A federal judge in New Hampshire has temporarily blocked President Donald Trump’s executive order aimed at restricting birthright citizenship in the United States, marking a pivotal moment in the ongoing legal battles surrounding the interpretation of the US Constitution’s 14th Amendment.
The ruling, issued Thursday by Judge Joseph Laplante of the US District Court of New Hampshire, comes after a renewed legal challenge via a class-action lawsuit—an avenue opened by a recent Supreme Court decision.
Trump’s directive, which declares that children born on US soil to undocumented immigrants or individuals on temporary visas should not be granted automatic citizenship, was initially met with a series of nationwide injunctions issued by lower courts. These judges cited the clear language of the 14th Amendment, which affirms that “all persons born or naturalized in the United States” are citizens.
However, in late June, the conservative-majority US Supreme Court dealt a blow to the legal strategies used to counter the order by limiting the authority of individual judges to issue nationwide injunctions on executive policies.
Despite that ruling, the Court left open the door for class-action suits as a mechanism to challenge federal directives. Seizing this opportunity, Trump’s critics, including the American Civil Liberties Union (ACLU), filed a fresh class-action suit seeking to invalidate the order on behalf of all affected children. On Thursday, Judge Laplante granted class-action status and issued a preliminary injunction, temporarily suspending the order from taking effect while litigation continues.
While the judge’s decision provides a significant reprieve, he also paused its implementation for seven days, giving the Trump administration time to file an appeal.
Cody Wofsy, the ACLU attorney who presented the case in court, hailed the ruling as a major triumph. “This is a huge victory,” Wofsy said. “It will help protect the citizenship of all children born in the United States, as the Constitution intended.”
Trump’s administration has argued that the 14th Amendment—ratified in the aftermath of the Civil War to ensure citizenship rights for freed slaves—was never meant to apply to the children of individuals in the country unlawfully or on short-term visas. That narrow interpretation has long been rejected by constitutional scholars and was firmly repudiated in an 1898 Supreme Court case that affirmed the broader reading of the clause.
Nonetheless, the current Court has steered clear of directly ruling on the constitutionality of Trump’s order. Instead, its June decision focused exclusively on curbing the reach of federal judges to issue sweeping nationwide injunctions. The ruling left room for the order to take effect but delayed its implementation until the end of July, allowing legal opponents time to mount new challenges.
Thursday’s injunction marks the first major blow to the policy under this new legal landscape. Previously, several lower courts had blocked the order on the grounds that it contradicts the Constitution.

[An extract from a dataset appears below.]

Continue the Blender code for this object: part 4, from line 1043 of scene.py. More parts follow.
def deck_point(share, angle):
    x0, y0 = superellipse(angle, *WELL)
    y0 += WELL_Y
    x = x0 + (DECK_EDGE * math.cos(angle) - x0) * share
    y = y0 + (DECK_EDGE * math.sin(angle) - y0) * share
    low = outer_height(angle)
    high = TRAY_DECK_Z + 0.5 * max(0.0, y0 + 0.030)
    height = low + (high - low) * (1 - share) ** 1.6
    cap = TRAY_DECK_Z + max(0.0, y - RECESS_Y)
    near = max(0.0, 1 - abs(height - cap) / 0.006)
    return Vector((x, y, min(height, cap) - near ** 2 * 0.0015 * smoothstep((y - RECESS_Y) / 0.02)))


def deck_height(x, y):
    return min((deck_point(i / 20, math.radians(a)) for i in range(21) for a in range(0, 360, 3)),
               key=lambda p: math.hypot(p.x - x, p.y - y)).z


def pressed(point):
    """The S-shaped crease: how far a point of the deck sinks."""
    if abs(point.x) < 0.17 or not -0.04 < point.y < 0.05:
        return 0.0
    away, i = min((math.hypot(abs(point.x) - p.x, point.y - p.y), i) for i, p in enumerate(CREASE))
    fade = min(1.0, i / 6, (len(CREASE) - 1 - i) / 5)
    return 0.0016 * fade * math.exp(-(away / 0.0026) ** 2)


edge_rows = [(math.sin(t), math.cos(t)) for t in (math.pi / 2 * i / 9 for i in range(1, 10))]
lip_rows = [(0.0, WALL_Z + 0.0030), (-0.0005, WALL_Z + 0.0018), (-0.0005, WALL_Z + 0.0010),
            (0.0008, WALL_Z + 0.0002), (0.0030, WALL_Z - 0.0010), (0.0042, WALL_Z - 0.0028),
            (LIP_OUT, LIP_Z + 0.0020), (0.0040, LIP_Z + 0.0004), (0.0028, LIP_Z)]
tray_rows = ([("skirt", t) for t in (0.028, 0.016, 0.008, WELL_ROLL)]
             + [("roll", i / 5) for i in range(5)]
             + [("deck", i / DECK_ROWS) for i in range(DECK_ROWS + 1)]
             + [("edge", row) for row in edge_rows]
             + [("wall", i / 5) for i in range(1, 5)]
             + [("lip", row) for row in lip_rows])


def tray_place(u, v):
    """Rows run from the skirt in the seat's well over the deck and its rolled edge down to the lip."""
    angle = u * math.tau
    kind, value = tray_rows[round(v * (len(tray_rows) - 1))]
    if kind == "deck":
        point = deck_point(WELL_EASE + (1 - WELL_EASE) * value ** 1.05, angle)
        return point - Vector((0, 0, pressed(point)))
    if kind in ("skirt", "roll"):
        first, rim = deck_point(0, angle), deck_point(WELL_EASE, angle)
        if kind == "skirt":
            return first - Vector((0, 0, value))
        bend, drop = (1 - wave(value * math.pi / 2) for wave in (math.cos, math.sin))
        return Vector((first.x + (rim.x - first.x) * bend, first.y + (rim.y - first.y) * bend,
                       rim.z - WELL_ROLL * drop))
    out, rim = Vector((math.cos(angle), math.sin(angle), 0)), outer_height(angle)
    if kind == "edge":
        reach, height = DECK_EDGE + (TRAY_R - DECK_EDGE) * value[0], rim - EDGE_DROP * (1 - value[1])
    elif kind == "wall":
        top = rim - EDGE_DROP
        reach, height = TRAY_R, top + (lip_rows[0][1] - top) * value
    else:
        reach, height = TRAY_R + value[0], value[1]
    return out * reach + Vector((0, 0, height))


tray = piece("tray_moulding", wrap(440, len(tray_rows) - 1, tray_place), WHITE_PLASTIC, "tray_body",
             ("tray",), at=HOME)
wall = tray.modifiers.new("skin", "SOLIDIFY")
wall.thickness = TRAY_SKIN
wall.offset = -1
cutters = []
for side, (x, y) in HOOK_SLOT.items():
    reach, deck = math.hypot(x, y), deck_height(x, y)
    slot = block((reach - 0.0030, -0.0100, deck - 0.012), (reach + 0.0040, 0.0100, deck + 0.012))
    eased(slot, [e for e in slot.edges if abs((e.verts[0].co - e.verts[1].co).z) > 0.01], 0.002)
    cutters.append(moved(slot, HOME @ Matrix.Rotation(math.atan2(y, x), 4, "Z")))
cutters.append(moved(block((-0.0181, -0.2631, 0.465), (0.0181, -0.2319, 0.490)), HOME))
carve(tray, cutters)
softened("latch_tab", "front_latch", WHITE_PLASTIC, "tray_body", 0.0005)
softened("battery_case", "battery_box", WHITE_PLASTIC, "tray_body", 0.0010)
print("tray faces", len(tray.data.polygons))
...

With Judge Laplante’s decision, the case now enters a more complex phase, where both constitutional interpretation and procedural legitimacy will be contested in higher courts.
If upheld, the ruling could serve as a vital precedent in safeguarding the rights of US-born children of undocumented immigrants and foreign visitors—a cornerstone of American constitutional law that many argue is essential to the country’s democratic identity.
As legal experts and advocacy groups await the Trump administration’s response, the case is expected to advance to appellate courts, and potentially return to the Supreme Court, where the ultimate fate of the executive order—and possibly the future of birthright citizenship—could be decided.
What you should know
A federal judge has temporarily blocked Donald Trump’s attempt to restrict birthright citizenship through a new class-action lawsuit.
The ruling protects the constitutional rights of US-born children while litigation unfolds. It represents the first major legal challenge to Trump’s policy since the Supreme Court curtailed nationwide injunctions but allowed new court paths like class-action suits to move forward.